A New article for young people
Does anybody remember the white wall tire?
Coker Classic radial whitewall tires on a 1957 Ford Thunderbird
Whitewall tires or white sidewall (WSW) tires are tires having a stripe or entire sidewall of white rubber. These tires were most commonly used from the early 1900s to around the mid 1980s.
The use of whitewall rubber for tire has been traced to a small tire company in Chicago called Vogue Tyre and Rubber Co that made them for their horse and chauffeur drawn carriages in 1914.
Early automobile tires were made of pure natural rubber with various chemicals mixed into the tread compounds to make them wear better. The best of these was zinc oxide, a pure white substance that increased traction and also made the entire tire white. However, the white rubber did not offer sufficient endurance, so carbon black was added to the rubber to greatly increase tread life. Using carbon black only in the tread produced tires with inner and outer sidewalls of white rubber. Later, entirely black tires became available, the still extant white sidewalls being covered with a somewhat thin, black colored layer of rubber. Should a black sidewall tire have been severely scuffed against a curb, the underlying white rubber would be revealed; it is in a similar manner that raised white letter (RWL) tires are made. During the late-1920s gleaming whitewalls contrasted against darker surroundings were considered a stylish, but high-maintenance feature. The popularity of whitewalls as an option increased during the 1930s. On April 6, 1934, Ford introduced whitewall tires as an $11.25 option on all its new cars. But automobile designs incorporating streamlining directed visual interest away from tire walls. The availability of whitewall tires was limited in the U.S. during the supply shortages of raw materials during World War II and the Korean War.

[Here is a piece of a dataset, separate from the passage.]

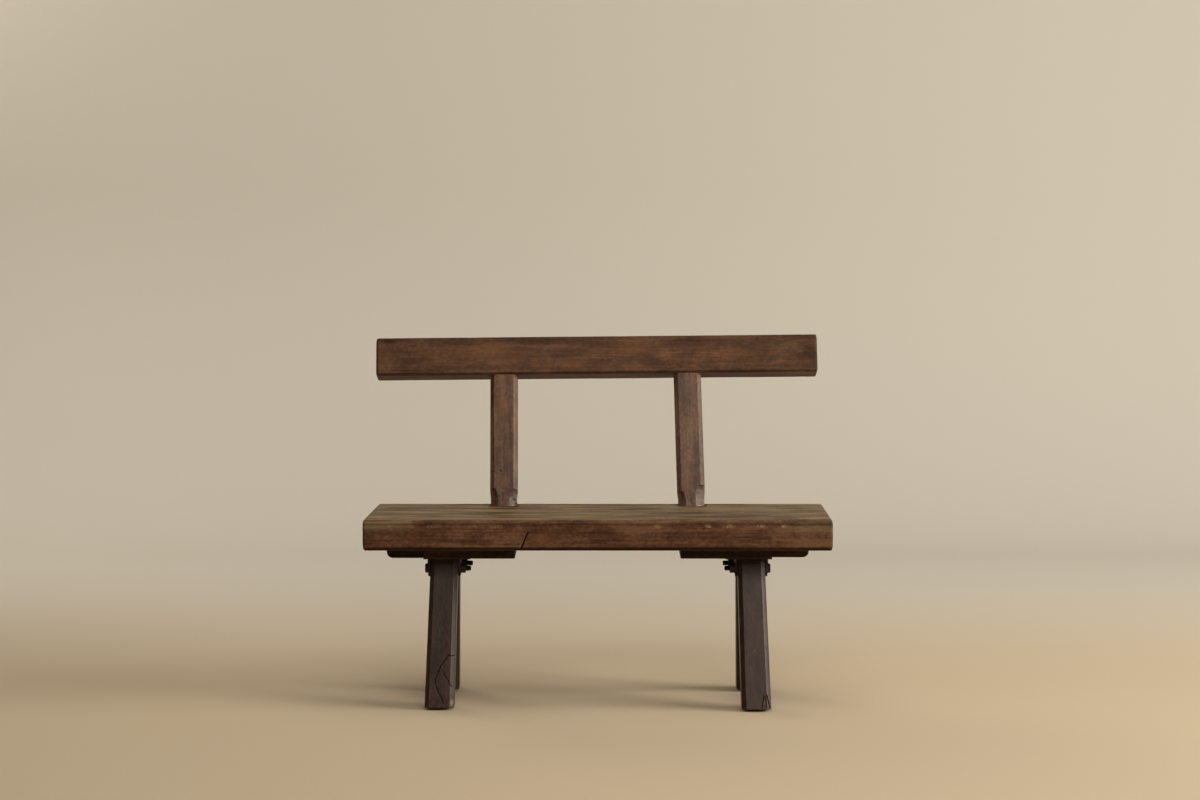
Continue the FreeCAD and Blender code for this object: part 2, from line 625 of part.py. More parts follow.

Wide whitewall tires reached their height in popularity by the early-1950s. The 1957 production version of the Cadillac Eldorado Brougham was fitted with whitewalls that were reduced to a 1" wide stripe floating on the tire sidewall with a black area between this stripe and the wheel rim. The whitewall stripe width began to diminish as an attempt to reduce the perceived height of the wheel/tire. During the decade, increasingly lower vehicle heights were in vogue. During the 1950s, Fender skirts also covered up white wall tires.
Wide whitewalls generally fell out of favor in the U.S. by the 1962 model year. They continued as an option on the Lincoln Continental for some time thereafter but most common were narrower 3/4"-1" stripe whitewalls. During the mid-1960s variations on the striped whitewall began to appear; a red/white stripe combination was offered on Thunderbirds and other high-end Fords, and triple white stripe variations were offered on Cadillacs, Lincolns, and Imperials. Whitewall tires were a popular option on new cars during the 1950s and 1960s, as well as in the replacement market. In some cases, having whitewall tires were a “must have” to get the right look on a car; and for those who could not afford the real deal, add-ons could be installed over the rim of the wheel that could leak if the pressure was too high.
New tires were wrapped in paper for shipping, to keep the white stripe clean, and for preventing the black of other tires from rubbing on the whitewall side. Maintaining a clean sidewall was an issue. Some motorists added aftermarket “curb feelers” that were attached at the bottom of the wheel opening lip to help reduce scraping the whitewall tire against curbs. (I remember scrubbing my whitewalls on my knees, with a little brush)
By 1968, wide whitewall tires were no longer available on the Chevrolet Corvette; replaced by F70x15 bias-ply nylon cord tires with thin stripes, either a narrow white or narrow red stripe.
The single-sided whitewall remained a desirable option through the 1970s, becoming a hallmark of “traditional luxury”. Radial tires made by Vogue Tyre featured a narrow whitewall with a thin gold stripe line toward the edge of the tire. They were most often fitted to luxury cars.
From Wikipedia, the free encyclopedia
This was just an FYI, I had forgotten about these tires.